I'm very pleased with this set. This was immediately one of my favorite Draculauras upon looking at her design for the first time, and having her in-person hasn't diminished that impression. I just want Mattel to realize they made a faulty G1 body remake with their non-Creeproduction modern G1 dolls, and I wish her headband had come with a more rigid band. Clawd also let me find a great rendition of the G1 character after failing to execute a good upgrade beforehand. My new approach to giving him accurate wolfman hair did wonders, as did the minor lip repaint, and on the G2 body with a more formal top, he looks just as good as Drac. His factory design is a little iffy since his costume is ridiculous and that waist chain doesn't work well, but he's got the most age-flattering hairline of any Clawd with that hairstyle, and his corduroy pants feel more deluxe than most Mattel clothing, and the other clothing pieces in this set. I've finally squared away the long-pending G1 Clawd project. 

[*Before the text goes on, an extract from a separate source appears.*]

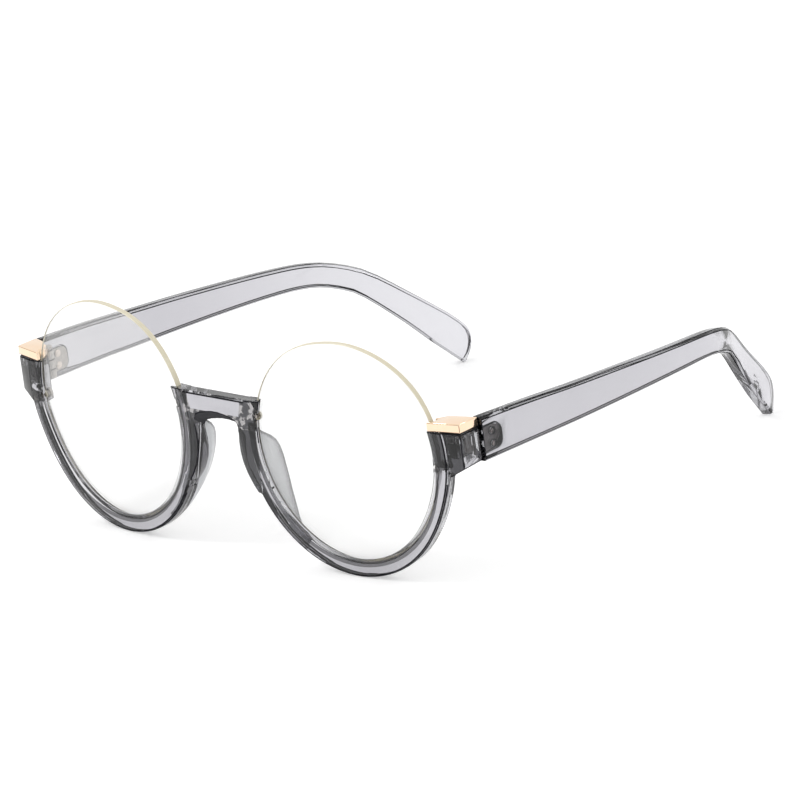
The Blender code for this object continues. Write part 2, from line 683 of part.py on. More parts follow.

I may not be super passionate about this couple the way they appeared in the cartoon, but these dolls make a charming pair with some effort. Sometimes, romance requires that!

2 comments:

  1. Clawd looks waaaaay less cheesy the way you've restyled him, much for fitting for a Valenbirthdate. It's honestly a bit startling how mature and adult he looks next to G3. I have no issues with either sculpt, but wow! One is clearly a boy,the other could pass for a man.

    Love the rise accessory, I thought that was a cute touch with the set.

    ReplyDelete
  2. Okay, your restyle of Clawd's outfit was really really good and you made me appreciate an outfit which I initially thought was honestly unsalvageable, but WHOA... what you did with Clawd's sideburns and hair TOTALLY stole the show for me!! He looks fantastic! I want to appoint you as the director of how his hair is styled on all official dolls from now on!

    This Draculaura is also amazing... I never thought pink and red could look so good in a design together, but she pulls it off!

    Also, your storytelling photography was stellar as usual!!! I'm amazed at how atmospheric you make your scenes!